Fixed personal loans keep your interest rate the same for the full loan term, while interest rates on variable personal loans may be raised or lowered during your loan term.

A fixed rate personal loan keeps your repayments consistent, which can help keep your budgeting consistent. You won't have to worry about higher repayments if your rates were to rise. However, on a fixed loan you’ll also potentially miss out on more affordable repayments if variable rates were to fall.

Is a personal loan a variable or fixed-rate loan?

Depending on the personal loan lender, you may be able to choose between a fixed and a variable interest rate. But, there are a few distinct differences between the two, so it’s important to weigh up the pros and cons before deciding on what’s right for you.

A fixed interest rate loan gets you the convenience of knowing exactly how much you need to repay each fortnight or month. On the other hand, you generally won’t be able to make lump sum or advanced payments to close your personal loan early - or at least not without a penalty.

With a variable interest rate personal loan, you may be able to get a longer loan repayment term, with the option of paying off the loan early. You typically won’t need to pay any additional charges for an early full repayment either. The potential disadvantage with an interest rate that can change is that your repayment is not entirely predictable, as it can fluctuate with the market. However, you’ll likely have more options as more lenders offer a variable interest rate personal loan.

Can I get a no credit check personal loan?

Personal loans with no credit checks are available and called ‘payday loans’. These are sometimes used as short-term solutions for cash-strapped Australians. They often carry higher interest rates and fees than regular personal loans, and individuals risk putting themselves into a worsened cycle of debt.

How much can you borrow with a bad credit personal loan?

Borrowers who take out bad credit personal loans don’t just pay higher interest rates than on regular personal loans, they also get loaned less money. Each lender has its own policies and loan limits, but you’ll find it hard to get approved for a bad credit personal loan above $50,000.

How can I get a $3000 loan approved?

Responsible lenders don’t have guaranteed approval for personal loans and medium amount loans, as the lender will want to check that you can afford the loan repayments on your current income without ending up in financial hardship.

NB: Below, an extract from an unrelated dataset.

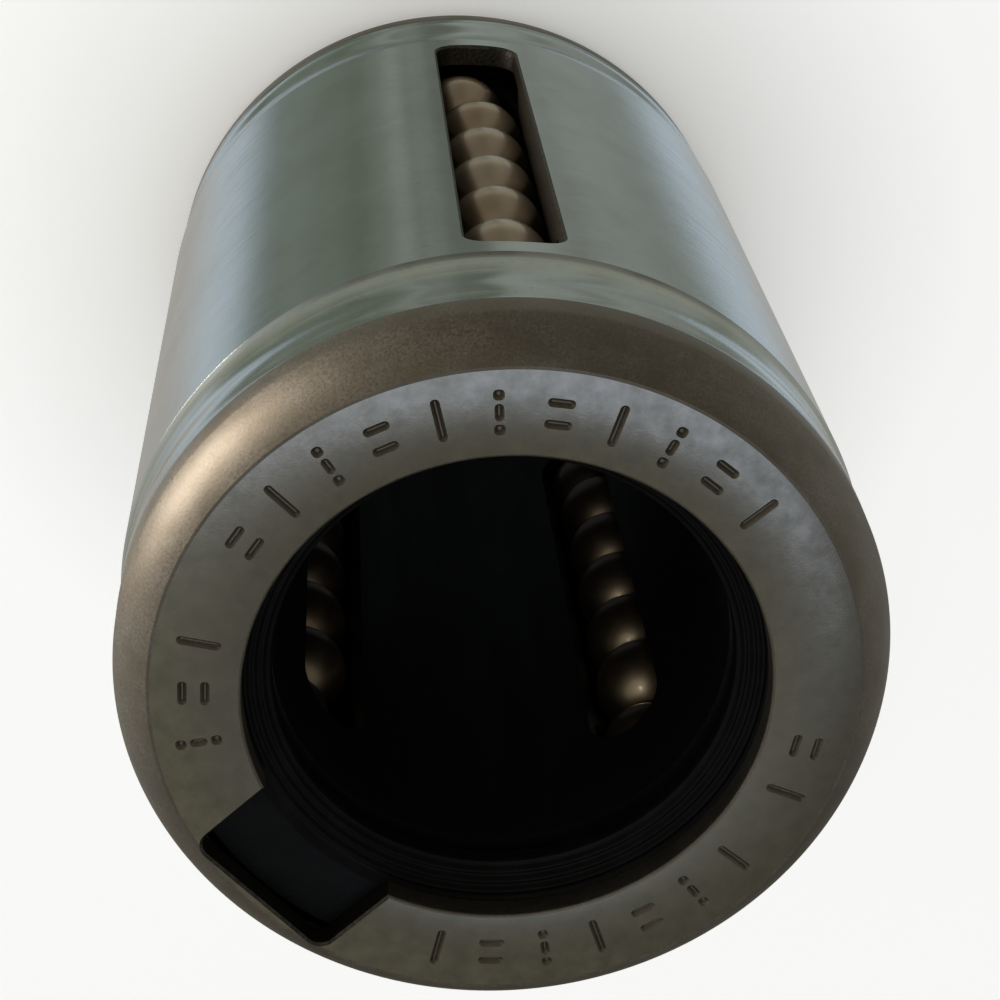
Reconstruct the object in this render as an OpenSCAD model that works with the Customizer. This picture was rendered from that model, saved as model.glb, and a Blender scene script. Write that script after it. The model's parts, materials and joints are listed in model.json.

Having a good credit score can increase the likelihood of your personal loan application being approved. Bad credit borrowers who opt for a medium amount loan with no credit checks may need to prove they can afford the repayments on their current income. Centrelink payments may not count, so you should check with the lender prior to making an application.

Are there alternatives to $2000 loans?

If you need to borrow $2000 or less, alternatives to getting a personal loan or payday loan include using a credit card or the redraw facility of your home, car or personal loan.

Before you borrow $2000 on a credit card, remember that interest will continue being charged on what you owe until you clear your credit card balance. To minimise your interest, consider prioritising paying off your credit card.

Before you draw down $2000 in extra repayments from your home, car or personal loan using a redraw facility, note that fees and charges may apply, and drawing money from your loan may mean your loan will take longer to repay, costing you more in total interest.

Can I repay a $3000 personal loan early?

If you receive a financial windfall (e.g. tax refund, inheritance, bonus), using some of this money to make extra repayments onto your personal loan or medium amount loan could help reduce the total interest you’re charged on your loan, or help clear your debt ahead of schedule.

Check your loan’s terms and conditions before paying extra onto your loan, as some lenders charge fees for making extra repayments, or early exit fees for clearing your debt ahead of the agreed term.

What do I need to get a fast loan?

Most lenders will need to you provide the following information in your application for a fast loan:

  • Proof of identity
  • Proof of residence
  • Proof of income
  • Details of any assets you own (e.g. car, home etc.)
  • Details of any liabilities you owe (other personal loans, credit cards, mortgages etc.)